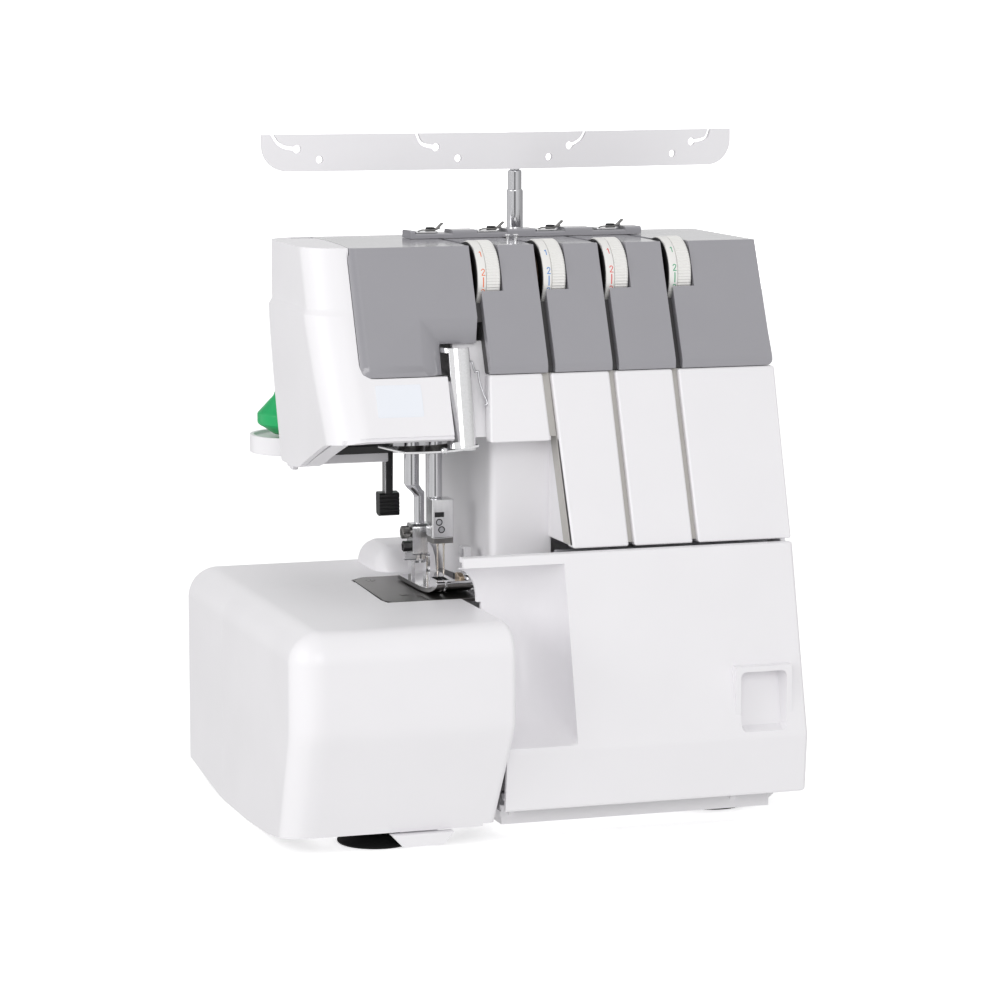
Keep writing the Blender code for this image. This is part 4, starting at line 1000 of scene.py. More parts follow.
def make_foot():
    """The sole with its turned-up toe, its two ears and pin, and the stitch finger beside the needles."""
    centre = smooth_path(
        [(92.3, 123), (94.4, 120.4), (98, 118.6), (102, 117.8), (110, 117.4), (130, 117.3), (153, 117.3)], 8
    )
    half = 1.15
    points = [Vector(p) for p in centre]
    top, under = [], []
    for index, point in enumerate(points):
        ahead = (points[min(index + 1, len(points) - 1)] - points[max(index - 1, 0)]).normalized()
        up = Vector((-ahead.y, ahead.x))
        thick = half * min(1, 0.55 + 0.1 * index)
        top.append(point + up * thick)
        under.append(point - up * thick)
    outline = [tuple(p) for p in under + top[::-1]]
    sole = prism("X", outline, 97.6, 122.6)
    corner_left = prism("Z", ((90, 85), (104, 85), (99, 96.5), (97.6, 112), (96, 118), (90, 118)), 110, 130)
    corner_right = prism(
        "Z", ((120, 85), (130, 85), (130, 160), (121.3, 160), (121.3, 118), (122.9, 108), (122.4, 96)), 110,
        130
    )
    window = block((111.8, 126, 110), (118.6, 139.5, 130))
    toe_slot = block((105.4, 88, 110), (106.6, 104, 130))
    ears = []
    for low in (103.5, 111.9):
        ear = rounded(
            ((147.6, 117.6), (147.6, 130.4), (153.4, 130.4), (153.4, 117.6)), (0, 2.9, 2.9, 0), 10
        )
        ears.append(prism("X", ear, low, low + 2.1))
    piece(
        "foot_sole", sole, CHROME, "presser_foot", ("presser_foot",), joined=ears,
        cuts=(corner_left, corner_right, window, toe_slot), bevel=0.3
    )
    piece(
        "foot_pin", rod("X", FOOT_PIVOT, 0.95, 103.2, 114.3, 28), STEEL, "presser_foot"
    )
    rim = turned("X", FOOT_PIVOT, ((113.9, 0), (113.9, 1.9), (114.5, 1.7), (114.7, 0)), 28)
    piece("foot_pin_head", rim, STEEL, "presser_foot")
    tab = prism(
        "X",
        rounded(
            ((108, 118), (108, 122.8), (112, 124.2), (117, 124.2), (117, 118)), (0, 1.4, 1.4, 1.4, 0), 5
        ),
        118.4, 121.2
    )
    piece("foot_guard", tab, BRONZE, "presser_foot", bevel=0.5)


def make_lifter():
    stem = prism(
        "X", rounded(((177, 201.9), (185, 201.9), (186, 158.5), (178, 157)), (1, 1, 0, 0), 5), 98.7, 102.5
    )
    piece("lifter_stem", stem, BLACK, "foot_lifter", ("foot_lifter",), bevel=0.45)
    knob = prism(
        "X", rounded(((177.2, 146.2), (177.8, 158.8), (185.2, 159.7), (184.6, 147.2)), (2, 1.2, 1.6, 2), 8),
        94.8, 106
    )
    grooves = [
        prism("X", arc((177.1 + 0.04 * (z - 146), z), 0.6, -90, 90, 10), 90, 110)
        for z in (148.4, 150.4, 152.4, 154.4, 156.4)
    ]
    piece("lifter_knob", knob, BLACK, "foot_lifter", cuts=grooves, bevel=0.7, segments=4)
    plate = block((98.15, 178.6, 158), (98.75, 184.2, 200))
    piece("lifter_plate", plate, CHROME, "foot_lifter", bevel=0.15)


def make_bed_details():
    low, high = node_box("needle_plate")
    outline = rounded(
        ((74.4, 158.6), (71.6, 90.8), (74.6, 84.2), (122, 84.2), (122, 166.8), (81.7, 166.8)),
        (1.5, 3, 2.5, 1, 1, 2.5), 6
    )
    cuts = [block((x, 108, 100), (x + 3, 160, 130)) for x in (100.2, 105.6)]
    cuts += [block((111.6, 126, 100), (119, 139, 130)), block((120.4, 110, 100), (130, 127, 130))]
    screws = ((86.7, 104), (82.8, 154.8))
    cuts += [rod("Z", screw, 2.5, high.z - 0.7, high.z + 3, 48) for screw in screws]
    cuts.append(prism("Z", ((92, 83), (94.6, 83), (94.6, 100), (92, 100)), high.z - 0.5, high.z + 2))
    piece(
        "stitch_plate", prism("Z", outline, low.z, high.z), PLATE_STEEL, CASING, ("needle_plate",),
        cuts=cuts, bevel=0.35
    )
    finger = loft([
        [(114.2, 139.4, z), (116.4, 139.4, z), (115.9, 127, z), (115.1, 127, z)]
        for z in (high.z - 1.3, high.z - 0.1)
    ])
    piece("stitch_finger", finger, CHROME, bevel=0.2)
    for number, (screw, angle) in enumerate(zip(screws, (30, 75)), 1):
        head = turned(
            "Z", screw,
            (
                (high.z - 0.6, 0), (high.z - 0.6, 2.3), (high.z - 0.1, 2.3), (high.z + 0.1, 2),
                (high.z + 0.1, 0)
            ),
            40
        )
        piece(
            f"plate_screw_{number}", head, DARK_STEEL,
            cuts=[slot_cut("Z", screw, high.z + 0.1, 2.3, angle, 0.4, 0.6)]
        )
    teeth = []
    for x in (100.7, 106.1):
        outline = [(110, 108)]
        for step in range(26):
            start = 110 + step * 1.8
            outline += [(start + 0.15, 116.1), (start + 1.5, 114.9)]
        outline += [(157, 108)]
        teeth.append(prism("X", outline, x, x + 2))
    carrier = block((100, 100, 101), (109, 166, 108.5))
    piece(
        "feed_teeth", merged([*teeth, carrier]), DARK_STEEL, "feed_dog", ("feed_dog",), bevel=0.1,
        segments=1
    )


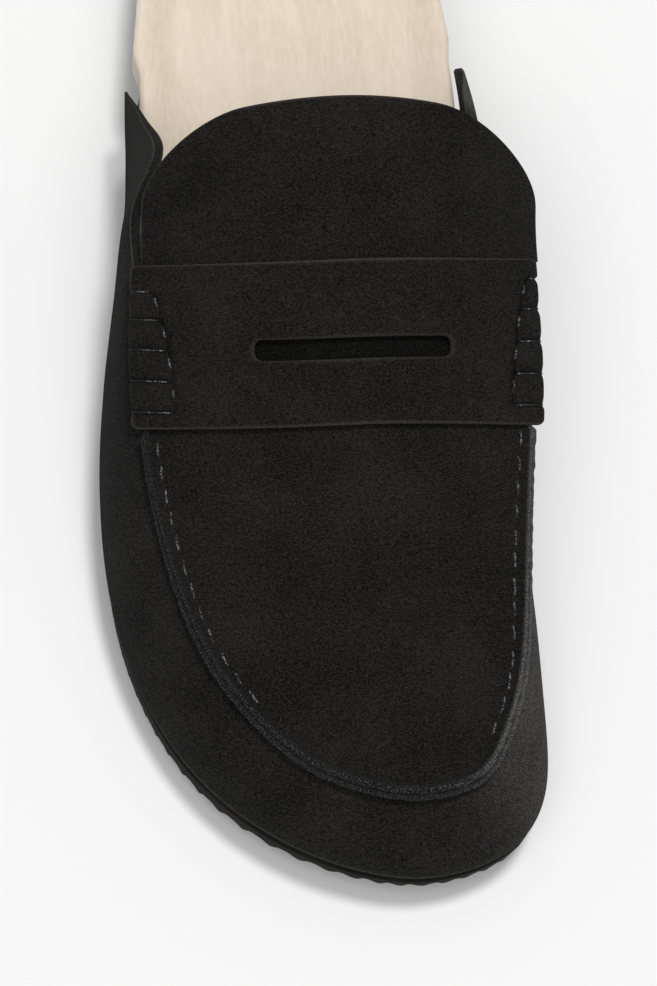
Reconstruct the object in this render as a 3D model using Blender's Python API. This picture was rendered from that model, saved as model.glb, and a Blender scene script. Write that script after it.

+===+

TASK INSTRUCTIONS: The records above should be returned exactly.

WRITTEN ANSWER:
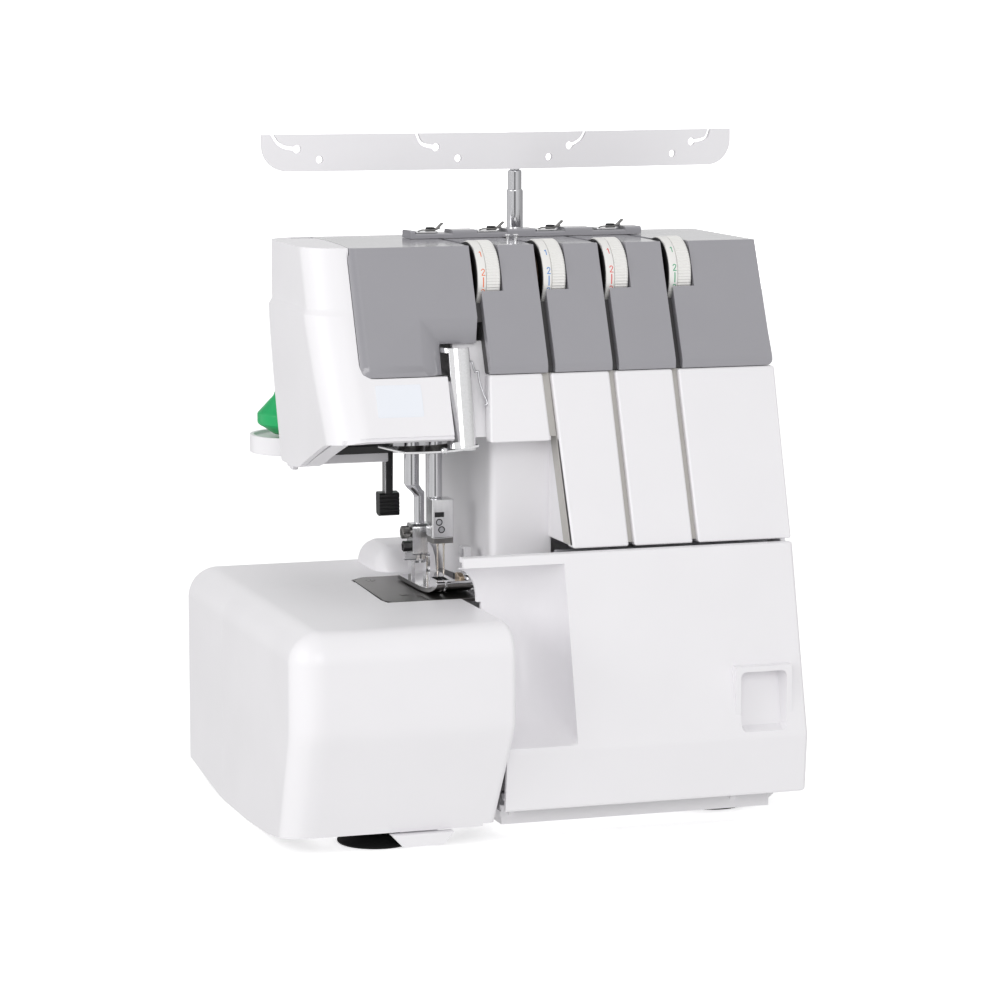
Keep writing the Blender code for this image. This is part 4, starting at line 1000 of scene.py. More parts follow.
def make_foot():
    """The sole with its turned-up toe, its two ears and pin, and the stitch finger beside the needles."""
    centre = smooth_path(
        [(92.3, 123), (94.4, 120.4), (98, 118.6), (102, 117.8), (110, 117.4), (130, 117.3), (153, 117.3)], 8
    )
    half = 1.15
    points = [Vector(p) for p in centre]
    top, under = [], []
    for index, point in enumerate(points):
        ahead = (points[min(index + 1, len(points) - 1)] - points[max(index - 1, 0)]).normalized()
        up = Vector((-ahead.y, ahead.x))
        thick = half * min(1, 0.55 + 0.1 * index)
        top.append(point + up * thick)
        under.append(point - up * thick)
    outline = [tuple(p) for p in under + top[::-1]]
    sole = prism("X", outline, 97.6, 122.6)
    corner_left = prism("Z", ((90, 85), (104, 85), (99, 96.5), (97.6, 112), (96, 118), (90, 118)), 110, 130)
    corner_right = prism(
        "Z", ((120, 85), (130, 85), (130, 160), (121.3, 160), (121.3, 118), (122.9, 108), (122.4, 96)), 110,
        130
    )
    window = block((111.8, 126, 110), (118.6, 139.5, 130))
    toe_slot = block((105.4, 88, 110), (106.6, 104, 130))
    ears = []
    for low in (103.5, 111.9):
        ear = rounded(
            ((147.6, 117.6), (147.6, 130.4), (153.4, 130.4), (153.4, 117.6)), (0, 2.9, 2.9, 0), 10
        )
        ears.append(prism("X", ear, low, low + 2.1))
    piece(
        "foot_sole", sole, CHROME, "presser_foot", ("presser_foot",), joined=ears,
        cuts=(corner_left, corner_right, window, toe_slot), bevel=0.3
    )
    piece(
        "foot_pin", rod("X", FOOT_PIVOT, 0.95, 103.2, 114.3, 28), STEEL, "presser_foot"
    )
    rim = turned("X", FOOT_PIVOT, ((113.9, 0), (113.9, 1.9), (114.5, 1.7), (114.7, 0)), 28)
    piece("foot_pin_head", rim, STEEL, "presser_foot")
    tab = prism(
        "X",
        rounded(
            ((108, 118), (108, 122.8), (112, 124.2), (117, 124.2), (117, 118)), (0, 1.4, 1.4, 1.4, 0), 5
        ),
        118.4, 121.2
    )
    piece("foot_guard", tab, BRONZE, "presser_foot", bevel=0.5)


def make_lifter():
    stem = prism(
        "X", rounded(((177, 201.9), (185, 201.9), (186, 158.5), (178, 157)), (1, 1, 0, 0), 5), 98.7, 102.5
    )
    piece("lifter_stem", stem, BLACK, "foot_lifter", ("foot_lifter",), bevel=0.45)
    knob = prism(
        "X", rounded(((177.2, 146.2), (177.8, 158.8), (185.2, 159.7), (184.6, 147.2)), (2, 1.2, 1.6, 2), 8),
        94.8, 106
    )
    grooves = [
        prism("X", arc((177.1 + 0.04 * (z - 146), z), 0.6, -90, 90, 10), 90, 110)
        for z in (148.4, 150.4, 152.4, 154.4, 156.4)
    ]
    piece("lifter_knob", knob, BLACK, "foot_lifter", cuts=grooves, bevel=0.7, segments=4)
    plate = block((98.15, 178.6, 158), (98.75, 184.2, 200))
    piece("lifter_plate", plate, CHROME, "foot_lifter", bevel=0.15)


def make_bed_details():
    low, high = node_box("needle_plate")
    outline = rounded(
        ((74.4, 158.6), (71.6, 90.8), (74.6, 84.2), (122, 84.2), (122, 166.8), (81.7, 166.8)),
        (1.5, 3, 2.5, 1, 1, 2.5), 6
    )
    cuts = [block((x, 108, 100), (x + 3, 160, 130)) for x in (100.2, 105.6)]
    cuts += [block((111.6, 126, 100), (119, 139, 130)), block((120.4, 110, 100), (130, 127, 130))]
    screws = ((86.7, 104), (82.8, 154.8))
    cuts += [rod("Z", screw, 2.5, high.z - 0.7, high.z + 3, 48) for screw in screws]
    cuts.append(prism("Z", ((92, 83), (94.6, 83), (94.6, 100), (92, 100)), high.z - 0.5, high.z + 2))
    piece(
        "stitch_plate", prism("Z", outline, low.z, high.z), PLATE_STEEL, CASING, ("needle_plate",),
        cuts=cuts, bevel=0.35
    )
    finger = loft([
        [(114.2, 139.4, z), (116.4, 139.4, z), (115.9, 127, z), (115.1, 127, z)]
        for z in (high.z - 1.3, high.z - 0.1)
    ])
    piece("stitch_finger", finger, CHROME, bevel=0.2)
    for number, (screw, angle) in enumerate(zip(screws, (30, 75)), 1):
        head = turned(
            "Z", screw,
            (
                (high.z - 0.6, 0), (high.z - 0.6, 2.3), (high.z - 0.1, 2.3), (high.z + 0.1, 2),
                (high.z + 0.1, 0)
            ),
            40
        )
        piece(
            f"plate_screw_{number}", head, DARK_STEEL,
            cuts=[slot_cut("Z", screw, high.z + 0.1, 2.3, angle, 0.4, 0.6)]
        )
    teeth = []
    for x in (100.7, 106.1):
        outline = [(110, 108)]
        for step in range(26):
            start = 110 + step * 1.8
            outline += [(start + 0.15, 116.1), (start + 1.5, 114.9)]
        outline += [(157, 108)]
        teeth.append(prism("X", outline, x, x + 2))
    carrier = block((100, 100, 101), (109, 166, 108.5))
    piece(
        "feed_teeth", merged([*teeth, carrier]), DARK_STEEL, "feed_dog", ("feed_dog",), bevel=0.1,
        segments=1
    )


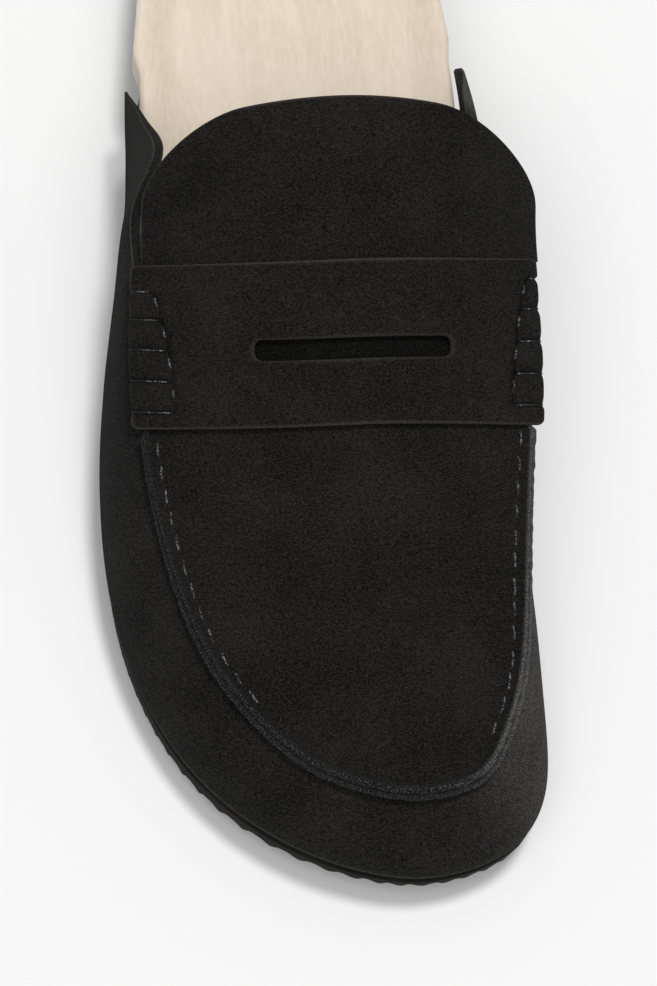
Reconstruct the object in this render as a 3D model using Blender's Python API. This picture was rendered from that model, saved as model.glb, and a Blender scene script. Write that script after it.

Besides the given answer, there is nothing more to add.